Убив родного мужа, Екатерина не замедлила утихомирить свою "великую
чувствительность" подручными средствами. Удобнее огласить весь список господ
"побывавших в случае", хотя, конечно автора мучают подозрения в неполноте
сего реестра. Вот эти "случаемые":
1. Григорий Орлов.
2. Васильчиков (не потомок ли жены Грозного?).
3. Григорий Потемкин.
4. Завадовский.
5. С.Г. Зорич.
6. Корсаков.
7. Ланской.
8. Ермолов.
9. Александр Дмитриев-Мамонов.
10. Платон Зубов.
Эта горячая десятка не включает мимолетных амуров с Понятовским и
прочими.
Наблюдатели екатерининских туше возмущались "неожиданностью",
"беспричинностью", частотой смены караула, но и радовались безопасности
сменяемых. Сдавший пост никогда не попадал на плаху, не путешествовал в
Сибирь, не понижался в чинах и орденах. Он просто поправлял портупею и
служил дальше. Баба с возу...
Орлов отстоял 10 лет, с 1762 по 1772 год. При отставке был возведен в
княжеское достоинство, пять лет жил в Ревеле, женился на красавице
Зиновьевой. Она умерла в Европе через три года. Орлов так ее любил, что был
разбит морально и физически и скончался еще через три года 13 апреля 1783
года. "Смерть князя Орлова свалила меня в постель", - искренне, но как-то
двусмысленно выразилась Екатерина в письме к барону Гримму. Историк
объясняет это тем, что Екатерина была в принципе здоровой женщиной. Век
тикал хоть и просвещенный, но бесхитростный, так что Императрица в два
залета родила Орлову сына и дочь. Сын воспитывался по именем графа А.А.
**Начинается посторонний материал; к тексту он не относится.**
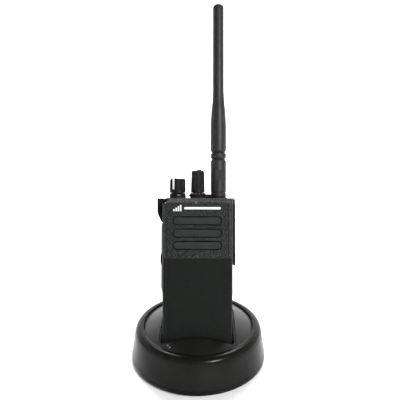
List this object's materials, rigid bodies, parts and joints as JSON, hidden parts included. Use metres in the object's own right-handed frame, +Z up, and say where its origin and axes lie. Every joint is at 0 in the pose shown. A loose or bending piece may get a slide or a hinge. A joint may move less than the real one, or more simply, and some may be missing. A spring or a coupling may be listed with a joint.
{
  "type": "two way radio",
  "caption": "Handheld two way radio with antenna, turning knobs, press buttons, belt clip and battery, standing in a round desktop charger.",
  "frame": {"origin": "centre of the charger's rubber foot ring, on the surface it stands on", "axes": "+Z up, -Y towards the front of the radio and charger, +X to the right seen from the front"},
  "size_m": [0.0968, 0.1104, 0.2485],
  "materials": {
    "charger_shell": "satin moulded",
    "charger_dish": "satin",
    "rubber": "matte",
    "board": "solder mask",
    "jack_plastic": "moulded",
    "light_guide": "translucent",
    "contact_plastic": "moulded",
    "steel": "plated",
    "gold": "plated",
    "case_plastic": "fine texture",
    "grille_plastic": "smooth satin",
    "mesh_cloth": "woven",
    "cone_paper": "pressed",
    "lens_clear": "clear",
    "pale_ink": "printed",
    "seal_rubber": "matte",
    "shield_steel": "tinned",
    "antenna_rubber": "moulded",
    "brass": "turned",
    "pot_metal": "pressed",
    "knob_plastic": "satin",
    "cell_wrap": "shrink wrap",
    "orange_plastic": "moulded",
    "button_rubber": "matte"
  },
  "bodies": {
    "charger": {"charger_housing": "charger_shell", "charger_bowl": "charger_dish", "charger_base": "charger_shell", "charger_foot_ring": "rubber", "charger_board": "board", "charger_jack": "jack_plastic", "charger_light": "light_guide", "contact_block": "contact_plastic", "contact_springs": "steel", "charger_screws": "steel"},
    "charge_pins": {"charge_pins": "gold"},
    "radio": {"front_housing": "case_plastic", "grille_pads": "grille_plastic", "speaker_mesh": "mesh_cloth", "speaker_frame": "steel", "speaker_cone": "cone_paper", "speaker_magnet": "steel", "microphone": "steel", "status_lens": "lens_clear", "name_bar": "pale_ink", "main_chassis": "case_plastic", "body_seal": "seal_rubber", "main_board": "board", "shield_cans": "shield_steel", "control_top": "case_plastic", "channel_ring": "grille_plastic", "dial_marks": "pale_ink", "antenna_socket": "brass", "antenna_sheath": "antenna_rubber", "antenna_coil": "steel", "antenna_stud": "brass", "volume_pot": "pot_metal", "channel_switch": "pot_metal", "key_membrane": "rubber", "side_bezel": "button_rubber", "accessory_socket": "jack_plastic", "accessory_contacts": "gold", "cover_pin": "steel", "battery_case": "case_plastic", "battery_cover": "case_plastic", "battery_cells": "cell_wrap", "charge_pads": "gold", "clip_bracket": "case_plastic", "clip_pin": "steel", "body_screws": "steel", "latch_spring": "steel"},
    "volume_knob": {"volume_knob": "knob_plastic", "volume_index": "pale_ink", "volume_shaft": "steel"},
    "channel_knob": {"channel_knob": "knob_plastic", "channel_shaft": "steel"},
    "emergency_button": {"emergency_button": "orange_plastic"},
    "ptt_button": {"ptt_button": "button_rubber"},
    "side_button_upper": {"side_button_upper": "button_rubber"},
    "side_button_lower": {"side_button_lower": "button_rubber"},
    "dust_cover": {"dust_cover": "case_plastic"},
    "cover_screw": {"cover_screw": "knob_plastic"},
    "belt_clip": {"belt_clip": "case_plastic", "clip_spring": "steel"},
    "battery_latch": {"battery_latch": "knob_plastic"}
  },
  "joints": [
    {"name": "radio_lift", "type": "slide", "parent": "charger", "child": "radio", "axis": [0, 0.2756, 0.9613], "range_m": [0, 0.06]},
    {"name": "charge_pin_press", "type": "slide", "parent": "charger", "child": "charge_pins", "axis": [0, 0.9613, -0.2756], "range_m": [0, 0.0009], "stiffness_N_per_m": 400, "springref_m": -0.00045, "deforming": ["contact_springs"]},
    {"name": "volume_turn", "type": "hinge", "parent": "radio", "child": "volume_knob", "pos_m": [-0.0146, 0.01878, 0.11546], "axis": [0, 0.2756, 0.9613], "range_deg": [-160, 110]},
    {"name": "channel_turn", "type": "hinge", "parent": "radio", "child": "channel_knob", "pos_m": [-0.0002, 0.01878, 0.11546], "axis": [0, 0.2756, 0.9613], "range_deg": [-180, 157.5]},
    {"name": "emergency_press", "type": "slide", "parent": "radio", "child": "emergency_button", "axis": [0, -0.2756, -0.9613], "range_m": [0, 0.0012], "stiffness_N_per_m": 900, "springref_m": -0.0006},
    {"name": "ptt_press", "type": "slide", "parent": "radio", "child": "ptt_button", "axis": [1, 0, 0], "range_m": [0, 0.0012], "stiffness_N_per_m": 900, "springref_m": -0.0006},
    {"name": "side_button_upper_press", "type": "slide", "parent": "radio", "child": "side_button_upper", "axis": [1, 0, 0], "range_m": [0, 0.0006], "stiffness_N_per_m": 900, "springref_m": -0.0003},
    {"name": "side_button_lower_press", "type": "slide", "parent": "radio", "child": "side_button_lower", "axis": [1, 0, 0], "range_m": [0, 0.0006], "stiffness_N_per_m": 900, "springref_m": -0.0003},
    {"name": "dust_cover_swing", "type": "hinge", "parent": "radio", "child": "dust_cover", "pos_m": [0.0252, 0.01555, 0.11327], "axis": [0, -0.9613, 0.2756], "range_deg": [0, 75]},
    {"name": "cover_screw_turn", "type": "hinge", "parent": "dust_cover", "child": "cover_screw", "pos_m": [0.0256, 0.00511, 0.07361], "axis": [1, 0, 0], "continuous": true},
    {"name": "belt_clip_open", "type": "hinge", "parent": "radio", "child": "belt_clip", "pos_m": [0, 0.03408, 0.08611], "axis": [1, 0, 0], "range_deg": [0, 16], "stiffness_Nm_per_rad": 0.5, "springref_deg": -11.46},
    {"name": "battery_latch_slide", "type": "slide", "parent": "radio", "child": "battery_latch", "axis": [0, -0.9613, 0.2756], "range_m": [0, 0.0018], "stiffness_N_per_m": 500, "springref_m": -0.0009, "deforming": ["latch_spring"]}
  ]
}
Бобринского, дочь -- девицы Алексеевой. Екатерина любила, чтобы ее
запечатлевали на гравюрах с орловскими детьми. Григорий, Екатерина, двое
милых деток -- счастливая семья, - было чего убиваться...
Пропустив вперед непонятного Васильчикова, Потемкин занял пост и пять
лет (1774-1779) служил душой и телом, а с 1779-го до своей смерти в 1791
году -- только душой.
Потемкина сменила мимолетная тройка резвых --
Завадовский-Зорич-Корсаков, а их - юный Ланской. Никого Екатерина "не любила
так страстно, как генерала Ланского". Оно и понятно, - 22 года, совсем
молодой конь. Ланской умер через пять лет от горячки (1784). Екатерина от
горя тоже весьма серьезно переболела.
Два скорбных года Императрицу подогревал Ермолов, а с 1786 по 1789 год
при ней утвердился Александр Матвеевич Дмитриев-Мамонов. Правда, Мамонов
осмеливался отпускать дерзкие комментарии, о некоем сексуальном дискомфорте,
затем закрутил роман с фрейлиной Щербатовой. Екатерина в отместку предложила
ему жениться на богатенькой графине Брюс. Мамонов признался в тайной
помолвке и проч. Екатерина сама обручила голубков, пожаловала дружку
приданое в 2250 душ с деревнями и подавила в себе досаду.
Последним заступил на вахту Платон Зубов. Он тоже был 20 с небольшим
лет, лез во все дела, но новым Потемкиным не стал, несмотря на усилия
Екатерины.
Из-за всех этих постелей расстроились отношения Императрицы с
наследником Павлом и "молодым двором". Павлу не терпелось царствовать, к
этому его побуждало воспитание, полученное от бабушки Елизаветы, шушуканье о
заговорах народа в его пользу, да и возраст подошел самый коронный. Но
Екатерина в отставку не спешила и опасно увлеклась воспитанием внука
Александра. Поговаривали о возможном завещании трона прямо ему. Кризис
назревал. Пришлось Екатерине отправить Павла с женой в европейское турне под
именем графа Северного (1781-1782). В Европе Павла так жалели, что в Вене не
стали играть для гостей Шекспира, - посчитали неуместной постановку трагедии
принца датского в присутствии "русского Гамлета". К тому же обнаружилась
разница в политических симпатиях сына и матери, - Павел был поклонником
Пруссии во всех мелочах. Соответственно возникли две команды. Одна хотела
Павла, другая -- сразу его сына. Существует легенда, что после смерти
Екатерины Павел поручил принцу Александру, князю Куракину и Растопчину
разобрать бумаги, и они нашли завещание с отставкой Павла. Александр будто
бы сам бросил его в огонь...
Подкосило Екатерину известие об отказе юного шведского короля Густава
IV жениться на ее внучке Александре Павловне. У царицы обнаружились
"признаки легкого паралича", и последние свои месяцы она ходила с трудом. 6
ноября 1796 года, наутро после "Малого Эрмитажа" -- ассамблеи в узком кругу,
Императрица выпила кофе, поговорила с Зубовым, пошла в гардеробную одеваться
и была поражена ударом. Ее нашли на полу полностью парализованной. Через
несколько часов она скончалась. До семидесятилетия оставалось три года.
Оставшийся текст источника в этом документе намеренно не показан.